======== Data extract ========

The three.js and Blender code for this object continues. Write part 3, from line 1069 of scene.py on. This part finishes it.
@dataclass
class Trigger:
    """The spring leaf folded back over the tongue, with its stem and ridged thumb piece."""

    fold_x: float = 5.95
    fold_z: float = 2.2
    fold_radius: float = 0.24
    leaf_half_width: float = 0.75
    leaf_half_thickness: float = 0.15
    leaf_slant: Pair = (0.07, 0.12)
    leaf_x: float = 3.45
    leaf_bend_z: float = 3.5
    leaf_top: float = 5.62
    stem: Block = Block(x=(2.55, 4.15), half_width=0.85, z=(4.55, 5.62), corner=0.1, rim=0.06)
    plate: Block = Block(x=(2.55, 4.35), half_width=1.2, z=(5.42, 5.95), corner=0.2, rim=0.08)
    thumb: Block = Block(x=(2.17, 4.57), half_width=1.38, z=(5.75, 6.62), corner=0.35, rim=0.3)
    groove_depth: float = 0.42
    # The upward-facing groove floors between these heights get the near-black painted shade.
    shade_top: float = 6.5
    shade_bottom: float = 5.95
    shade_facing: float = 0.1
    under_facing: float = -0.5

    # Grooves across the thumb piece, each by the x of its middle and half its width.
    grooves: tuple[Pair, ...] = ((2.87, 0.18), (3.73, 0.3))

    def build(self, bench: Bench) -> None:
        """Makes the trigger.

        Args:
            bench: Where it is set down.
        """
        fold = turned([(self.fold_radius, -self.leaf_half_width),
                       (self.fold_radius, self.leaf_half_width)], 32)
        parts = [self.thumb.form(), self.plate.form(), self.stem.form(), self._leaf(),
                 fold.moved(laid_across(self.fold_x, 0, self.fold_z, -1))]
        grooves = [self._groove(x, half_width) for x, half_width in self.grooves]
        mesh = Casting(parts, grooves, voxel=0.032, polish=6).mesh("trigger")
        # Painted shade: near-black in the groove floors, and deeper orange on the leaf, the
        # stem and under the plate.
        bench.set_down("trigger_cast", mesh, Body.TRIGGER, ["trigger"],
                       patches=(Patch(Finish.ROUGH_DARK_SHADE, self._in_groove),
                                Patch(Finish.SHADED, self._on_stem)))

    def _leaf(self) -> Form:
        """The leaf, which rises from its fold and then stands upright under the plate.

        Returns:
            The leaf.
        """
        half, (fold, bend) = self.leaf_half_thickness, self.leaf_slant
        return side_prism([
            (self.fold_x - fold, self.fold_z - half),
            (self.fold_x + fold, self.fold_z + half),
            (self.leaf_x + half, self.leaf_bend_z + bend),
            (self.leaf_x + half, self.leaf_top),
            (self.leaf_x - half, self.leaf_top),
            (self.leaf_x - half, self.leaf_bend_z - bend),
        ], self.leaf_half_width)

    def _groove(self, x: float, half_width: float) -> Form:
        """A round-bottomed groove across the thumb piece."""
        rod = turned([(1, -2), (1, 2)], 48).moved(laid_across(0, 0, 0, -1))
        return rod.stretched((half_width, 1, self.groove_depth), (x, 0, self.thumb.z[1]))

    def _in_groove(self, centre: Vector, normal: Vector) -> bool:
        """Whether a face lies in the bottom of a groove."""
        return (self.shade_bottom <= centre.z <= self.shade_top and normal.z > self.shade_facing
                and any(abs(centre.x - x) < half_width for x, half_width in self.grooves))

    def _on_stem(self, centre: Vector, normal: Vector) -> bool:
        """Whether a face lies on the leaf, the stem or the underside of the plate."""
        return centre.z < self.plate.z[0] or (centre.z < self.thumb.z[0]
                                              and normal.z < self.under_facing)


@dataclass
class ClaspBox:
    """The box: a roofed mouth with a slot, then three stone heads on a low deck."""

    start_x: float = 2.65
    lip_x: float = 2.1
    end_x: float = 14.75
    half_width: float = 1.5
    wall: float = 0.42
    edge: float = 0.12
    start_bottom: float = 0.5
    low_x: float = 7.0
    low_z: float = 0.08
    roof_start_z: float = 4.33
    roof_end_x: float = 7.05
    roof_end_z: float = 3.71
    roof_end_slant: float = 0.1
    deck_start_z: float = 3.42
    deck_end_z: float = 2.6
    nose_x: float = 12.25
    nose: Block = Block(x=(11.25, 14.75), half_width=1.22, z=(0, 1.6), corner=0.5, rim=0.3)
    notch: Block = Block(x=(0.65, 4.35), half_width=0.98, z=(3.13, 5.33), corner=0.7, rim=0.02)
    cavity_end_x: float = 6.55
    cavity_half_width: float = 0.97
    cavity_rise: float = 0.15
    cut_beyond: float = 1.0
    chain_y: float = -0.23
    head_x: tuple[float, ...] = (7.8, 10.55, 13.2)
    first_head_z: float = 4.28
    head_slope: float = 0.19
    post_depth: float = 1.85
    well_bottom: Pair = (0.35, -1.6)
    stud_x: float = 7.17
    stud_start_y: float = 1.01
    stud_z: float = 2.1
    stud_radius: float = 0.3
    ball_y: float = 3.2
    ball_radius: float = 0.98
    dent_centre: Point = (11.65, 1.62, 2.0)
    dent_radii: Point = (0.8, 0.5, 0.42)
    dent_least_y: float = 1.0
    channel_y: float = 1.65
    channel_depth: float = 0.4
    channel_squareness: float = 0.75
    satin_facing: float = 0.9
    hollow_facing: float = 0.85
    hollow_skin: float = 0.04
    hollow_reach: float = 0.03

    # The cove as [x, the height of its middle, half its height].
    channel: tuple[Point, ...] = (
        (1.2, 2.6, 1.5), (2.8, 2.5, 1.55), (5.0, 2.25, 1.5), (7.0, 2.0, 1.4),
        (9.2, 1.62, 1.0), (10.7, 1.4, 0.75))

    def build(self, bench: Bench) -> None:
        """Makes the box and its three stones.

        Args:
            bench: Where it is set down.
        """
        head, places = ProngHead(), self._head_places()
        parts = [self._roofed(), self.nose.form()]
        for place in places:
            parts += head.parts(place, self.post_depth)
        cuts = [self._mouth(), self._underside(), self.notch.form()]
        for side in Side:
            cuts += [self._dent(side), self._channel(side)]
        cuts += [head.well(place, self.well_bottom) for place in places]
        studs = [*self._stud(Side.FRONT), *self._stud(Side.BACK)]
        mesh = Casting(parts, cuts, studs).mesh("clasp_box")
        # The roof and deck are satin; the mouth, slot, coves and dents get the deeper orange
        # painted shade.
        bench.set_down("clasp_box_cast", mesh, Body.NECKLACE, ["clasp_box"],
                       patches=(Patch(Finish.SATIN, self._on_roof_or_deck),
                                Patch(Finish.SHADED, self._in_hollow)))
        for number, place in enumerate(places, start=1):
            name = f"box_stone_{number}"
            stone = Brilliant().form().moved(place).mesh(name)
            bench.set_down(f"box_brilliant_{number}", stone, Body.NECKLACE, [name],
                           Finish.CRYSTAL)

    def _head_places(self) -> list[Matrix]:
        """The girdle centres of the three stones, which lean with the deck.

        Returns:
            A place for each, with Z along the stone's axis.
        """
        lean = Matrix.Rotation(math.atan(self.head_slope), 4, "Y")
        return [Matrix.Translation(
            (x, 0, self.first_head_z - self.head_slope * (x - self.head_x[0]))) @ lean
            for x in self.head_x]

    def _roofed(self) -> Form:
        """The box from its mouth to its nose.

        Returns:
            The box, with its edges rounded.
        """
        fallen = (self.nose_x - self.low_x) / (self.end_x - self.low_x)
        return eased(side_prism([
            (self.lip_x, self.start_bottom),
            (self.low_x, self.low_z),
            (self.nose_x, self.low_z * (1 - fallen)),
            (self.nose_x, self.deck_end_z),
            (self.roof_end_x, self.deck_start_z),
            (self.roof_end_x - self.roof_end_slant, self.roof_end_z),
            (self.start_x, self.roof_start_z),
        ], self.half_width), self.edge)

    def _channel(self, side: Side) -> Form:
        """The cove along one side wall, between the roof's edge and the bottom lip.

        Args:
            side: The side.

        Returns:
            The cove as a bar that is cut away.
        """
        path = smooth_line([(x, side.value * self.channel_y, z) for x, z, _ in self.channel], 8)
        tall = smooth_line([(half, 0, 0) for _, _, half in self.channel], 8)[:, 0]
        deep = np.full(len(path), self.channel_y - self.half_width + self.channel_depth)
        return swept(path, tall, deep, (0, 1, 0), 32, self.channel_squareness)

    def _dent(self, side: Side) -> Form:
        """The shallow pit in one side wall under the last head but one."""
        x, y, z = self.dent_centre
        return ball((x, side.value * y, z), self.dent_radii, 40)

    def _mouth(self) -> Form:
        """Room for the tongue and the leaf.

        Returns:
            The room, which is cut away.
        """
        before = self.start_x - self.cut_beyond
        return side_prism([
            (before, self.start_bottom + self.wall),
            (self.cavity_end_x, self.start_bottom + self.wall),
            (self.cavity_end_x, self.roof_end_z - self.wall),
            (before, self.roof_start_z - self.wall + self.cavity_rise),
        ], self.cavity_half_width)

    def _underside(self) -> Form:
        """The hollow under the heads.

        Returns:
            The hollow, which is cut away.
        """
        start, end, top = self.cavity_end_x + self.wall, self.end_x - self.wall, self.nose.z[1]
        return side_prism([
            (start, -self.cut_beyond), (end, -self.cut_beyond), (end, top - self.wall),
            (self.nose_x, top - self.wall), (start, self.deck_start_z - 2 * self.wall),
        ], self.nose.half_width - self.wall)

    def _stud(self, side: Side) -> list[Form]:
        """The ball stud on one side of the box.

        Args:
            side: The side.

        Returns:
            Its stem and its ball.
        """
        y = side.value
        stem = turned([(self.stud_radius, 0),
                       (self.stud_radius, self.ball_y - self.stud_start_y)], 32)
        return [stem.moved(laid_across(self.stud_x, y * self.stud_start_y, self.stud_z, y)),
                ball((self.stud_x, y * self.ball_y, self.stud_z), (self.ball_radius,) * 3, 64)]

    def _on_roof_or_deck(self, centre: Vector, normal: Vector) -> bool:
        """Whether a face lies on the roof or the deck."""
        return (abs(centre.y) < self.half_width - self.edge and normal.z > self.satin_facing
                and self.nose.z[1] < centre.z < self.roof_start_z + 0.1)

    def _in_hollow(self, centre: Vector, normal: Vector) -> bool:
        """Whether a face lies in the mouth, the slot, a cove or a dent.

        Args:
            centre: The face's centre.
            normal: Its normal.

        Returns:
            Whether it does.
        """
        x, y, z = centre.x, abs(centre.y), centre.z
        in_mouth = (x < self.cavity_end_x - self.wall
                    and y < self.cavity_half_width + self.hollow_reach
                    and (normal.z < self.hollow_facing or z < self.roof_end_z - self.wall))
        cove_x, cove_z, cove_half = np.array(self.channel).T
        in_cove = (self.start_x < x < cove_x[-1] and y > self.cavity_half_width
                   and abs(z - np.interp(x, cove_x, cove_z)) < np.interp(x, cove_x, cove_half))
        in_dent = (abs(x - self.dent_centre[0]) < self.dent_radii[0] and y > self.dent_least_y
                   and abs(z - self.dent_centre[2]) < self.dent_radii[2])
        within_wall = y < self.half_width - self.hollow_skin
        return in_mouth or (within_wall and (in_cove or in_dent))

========

Given request | Begin with the first line of the listing and copy exactly through the line that contains "under_facing: float = -0.5", please, keeping both ends and leaving out everything after.

Result of this exercise |
The three.js and Blender code for this object continues. Write part 3, from line 1069 of scene.py on. This part finishes it.
@dataclass
class Trigger:
    """The spring leaf folded back over the tongue, with its stem and ridged thumb piece."""

    fold_x: float = 5.95
    fold_z: float = 2.2
    fold_radius: float = 0.24
    leaf_half_width: float = 0.75
    leaf_half_thickness: float = 0.15
    leaf_slant: Pair = (0.07, 0.12)
    leaf_x: float = 3.45
    leaf_bend_z: float = 3.5
    leaf_top: float = 5.62
    stem: Block = Block(x=(2.55, 4.15), half_width=0.85, z=(4.55, 5.62), corner=0.1, rim=0.06)
    plate: Block = Block(x=(2.55, 4.35), half_width=1.2, z=(5.42, 5.95), corner=0.2, rim=0.08)
    thumb: Block = Block(x=(2.17, 4.57), half_width=1.38, z=(5.75, 6.62), corner=0.35, rim=0.3)
    groove_depth: float = 0.42
    # The upward-facing groove floors between these heights get the near-black painted shade.
    shade_top: float = 6.5
    shade_bottom: float = 5.95
    shade_facing: float = 0.1
    under_facing: float = -0.5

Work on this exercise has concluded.